The Gilded Age by Carrie Chisholm
Carrie Chisholm (AOCAD, MFA) built her mixed media art practice on reinterpreting designer product photography in both 2D (drawing/painting/collage) and 3D (sculpture, installation) formats. Her work is a playful exploration of the tension between desire and fulfillment through transformed depictions of luxurious and opulent products which she knows to be personally unattainable. This exhibition was created at a time when modern societies appear to be questioning whether we are in fact entering a post-pandemic ‘golden age’ or if we are simply inhabiting a period that has the outward appearance of one but is actually a parody. Each piece is composed of ornamental objects that have been removed from their original source material, deconstructed and reconfigured to create a version that is at times uncanny and/or inauthentic. Carrie is particularly fascinated with the optical effects and illusions generated by the elements of line, colour, and light such as ornamentation, pattern, transparency, shadow-casting and reflection.
Guest artist: Edmund Law
Born in 1972 in Kitchener, Ontario, Edmund Law graduated with distinction from the Ontario College of Art & Design in 1998. Between 1996 and 1997, he studied at the off-campus studio in Florence, Italy. In 1999, he co-founded AWOL Gallery and Studios, an artist collective that has operated for 15 years.
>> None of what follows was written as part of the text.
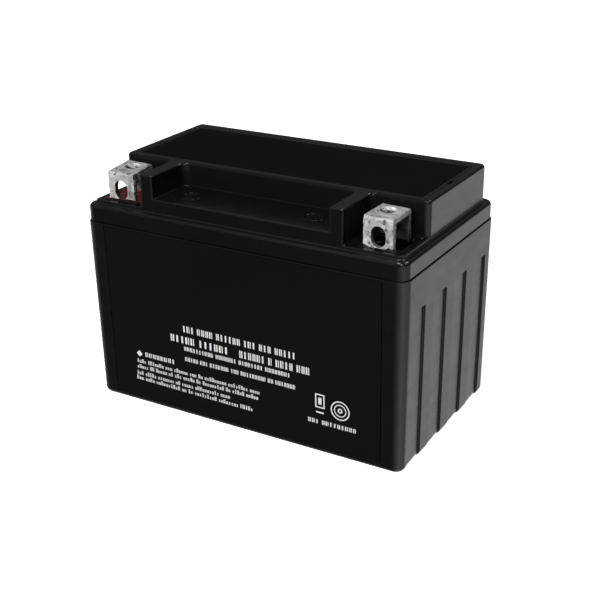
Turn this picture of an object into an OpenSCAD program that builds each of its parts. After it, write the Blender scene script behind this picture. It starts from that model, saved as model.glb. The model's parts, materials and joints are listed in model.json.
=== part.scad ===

Working mainly in site-specific sculpture, his work has been shown locally and internationally. He currently lives and works in Toronto. Law’s head sculptures are created individually to give them unique “personalities." The bases are usually made of wood and are stand-ins for a body, with added frills to emphasize each character’s contribution to a larger narrative. Barbie doll in scale, the small head sculptures draw the viewer in. What appears cute from a distance often embodies a pathetic, melancholic, desperate, or suggestive scenario up close.